- Predecessor: Maharaja Parmal
- Successor: Maharaja Bhadrawah
- Born: 26 December
- Burial: Baran (now Bulandshahr)
- Consort: Maharani Varanavati
- House: Ikshwaku
- Dynasty: Solar Dynasty
- Father: Maharaja Parmal
- Mother: Maharani Bhadrawati
- Religion: Hinduism

= Ahibaran =

Legendary Indian King

Maharaja Ahibaran (अहिबरन) was a legendary Indian king (Maharaja) of Baran, the capital and resident city of children of Pandavas. Maharaja Ahibaran was born on 26 December.

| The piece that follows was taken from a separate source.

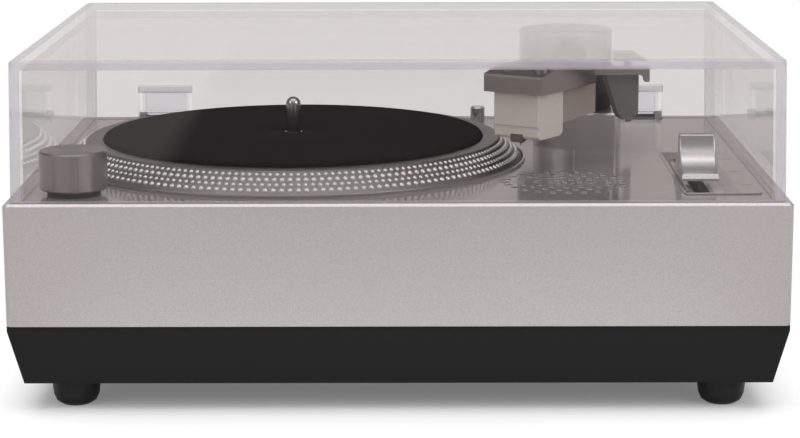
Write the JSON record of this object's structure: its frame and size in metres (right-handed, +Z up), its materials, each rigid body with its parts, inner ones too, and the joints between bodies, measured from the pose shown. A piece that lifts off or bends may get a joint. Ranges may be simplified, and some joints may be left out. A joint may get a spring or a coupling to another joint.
{
  "type": "turntable",
  "caption": "Small belt-driven record turntable: silver plinth, felt-topped platter, bent tonearm with cartridge, slider, knob, grille and clear hinged cover",
  "frame": {"origin": "on the ground under the middle of the plinth", "axes": "+X to the right seen from the front, +Y to the back, +Z up"},
  "size_m": [0.251, 0.184, 0.1149],
  "materials": {
    "silver_paint": "satin silver paint with a fine sparkle",
    "silver_gloss": "glossy silver",
    "cast_aluminium": "turned and polished",
    "arm_silver": "semi-gloss silver",
    "headshell_grey": "satin grey",
    "steel": "ground",
    "chrome": "polished",
    "brass": "turned",
    "black_plastic": "fine matt grain",
    "dark_plastic": "smooth dark grey",
    "black_rubber": "matt",
    "black_felt": "short felt",
    "cream_plastic": "semi-gloss cream",
    "taupe_plastic": "matt taupe",
    "clear_acrylic": "clear and polished",
    "circuit_board": "green solder mask",
    "speaker_paper": "pressed paper",
    "ferrite": "sintered"
  },
  "bodies": {
    "plinth": {"plinth_shell": "silver_paint", "deck_plate": "silver_gloss", "base_tray": "black_plastic", "rubber_feet": "black_rubber", "case_screws": "steel", "bearing_housing": "brass", "bearing_bush": "brass", "bearing_ball": "steel", "flange_screws": "steel", "drive_belt": "black_rubber", "motor_plate": "steel", "motor_grommets": "black_rubber", "motor_can": "steel", "speaker_frame": "black_plastic", "speaker_cone": "speaker_paper", "speaker_magnet": "ferrite", "knob_ring": "black_plastic", "volume_pot": "black_plastic", "slider_bezel": "silver_gloss", "slide_pot": "black_plastic", "arm_base": "chrome", "arm_bush": "brass", "arm_nut": "steel", "rest_bracket": "black_plastic", "adaptor_peg": "chrome", "main_board": "circuit_board", "board_parts": "black_plastic", "audio_sockets": "black_plastic", "power_socket": "black_plastic", "small_screws": "steel", "hinge_bases": "clear_acrylic", "hinge_pins": "steel"},
    "lid": {"dust_cover": "clear_acrylic", "hinge_blades": "clear_acrylic"},
    "platter_group": {"platter": "cast_aluminium", "slip_mat": "black_felt", "spindle": "steel"},
    "pulley": {"motor_pulley": "brass", "motor_shaft": "steel"},
    "knob": {"volume_knob": "arm_silver", "pot_shaft": "steel"},
    "slider": {"slider_cap": "chrome", "slider_stem": "black_plastic"},
    "arm_post": {"arm_shaft": "steel", "arm_circlip": "steel", "arm_neck": "black_plastic", "arm_pillar": "arm_silver", "lift_pin": "steel"},
    "arm": {"arm_tube": "arm_silver", "headshell": "headshell_grey", "headshell_screws": "steel", "cartridge_front": "cream_plastic", "cartridge_body": "taupe_plastic", "cartridge_terminals": "black_plastic", "cartridge_wires": "black_rubber", "stylus_arm": "dark_plastic", "finger_lift": "headshell_grey", "grip_plate": "dark_plastic"},
    "cue_platform": {"cue_bar": "black_plastic"},
    "cue_handle": {"cue_lever": "arm_silver"}
  },
  "joints": [
    {"name": "lid_hinge", "type": "hinge", "parent": "plinth", "child": "lid", "pos_m": [0, 0.0892, 0.0695], "axis": [-1, 0, 0], "range_deg": [0, 70]},
    {"name": "platter_spin", "type": "hinge", "parent": "plinth", "child": "platter_group", "pos_m": [-0.0373, -0.0015, 0.0695], "axis": [0, 0, -1], "continuous": true},
    {"name": "pulley_spin", "type": "hinge", "parent": "plinth", "child": "pulley", "pos_m": [-0.0868, 0.048, 0.0695], "axis": [0, 0, -1], "continuous": true},
    {"name": "knob_turn", "type": "hinge", "parent": "plinth", "child": "knob", "pos_m": [-0.1051, -0.073, 0.0695], "axis": [0, 0, 1], "range_deg": [-300, 0]},
    {"name": "slider_travel", "type": "slide", "parent": "plinth", "child": "slider", "axis": [0, 1, 0], "range_m": [-0.013, 0.0363]},
    {"name": "arm_swing", "type": "hinge", "parent": "plinth", "child": "arm_post", "pos_m": [0.0606, 0.0295, 0.0695], "axis": [0, 0, -1], "range_deg": [0, 48]},
    {"name": "arm_lift", "type": "hinge", "parent": "arm_post", "child": "arm", "pos_m": [0.0606, 0.0295, 0.1015], "axis": [-1, 0, 0], "range_deg": [0, 4]},
    {"name": "cue_platform_rise", "type": "slide", "parent": "plinth", "child": "cue_platform", "axis": [0, 0, 1], "range_m": [0, 0.0016]},
    {"name": "cue_lever_turn", "type": "hinge", "parent": "plinth", "child": "cue_handle", "pos_m": [0.0829, 0.021, 0.0805], "axis": [1, 0, 0], "range_deg": [0, 20.5]}
  ],
  "couplings": [
    {"joint": "pulley_spin", "follows": "platter_spin", "ratio": 15},
    {"joint": "cue_platform_rise", "follows": "arm_lift", "m_per_rad": 0.0216},
    {"joint": "cue_lever_turn", "follows": "arm_lift", "ratio": 5}
  ]
}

The Baranwal communities are descended from him and also celebrate his birth anniversary every year on 26 December.

== Etymology and names ==

Ahibaran has two meanings. Ahivaran means protector of forts. This was the accepted meaning amongst the learnt scholars of ancient and British times in Western UP. One English historian Gousse claimed that it could mean "snake coloured" (Ahi means snake and baran means colours). He is also known as Varan, Varna (which means forts, colours etc).

== Legends and beliefs ==

According to local legends, the town of Baran (now called Bulandshahr) was named after king Ahi-baran (literally "cobra-coloured"or one who owns forts, varan means forts and elephants as well). F. S. Growse, in the Journal of the Asiatic Society of Bengal, theorizes that no such king ever existed, instead he believed that Varana means forts and identified it with Varanavat from Mahabharat where Pandavas and their children settled. However, Western historians such as Edwin Atkinson in 1876 and various censuses and gazettes who researched Bulandshahar and nearby cities found numerous evidences of his existence.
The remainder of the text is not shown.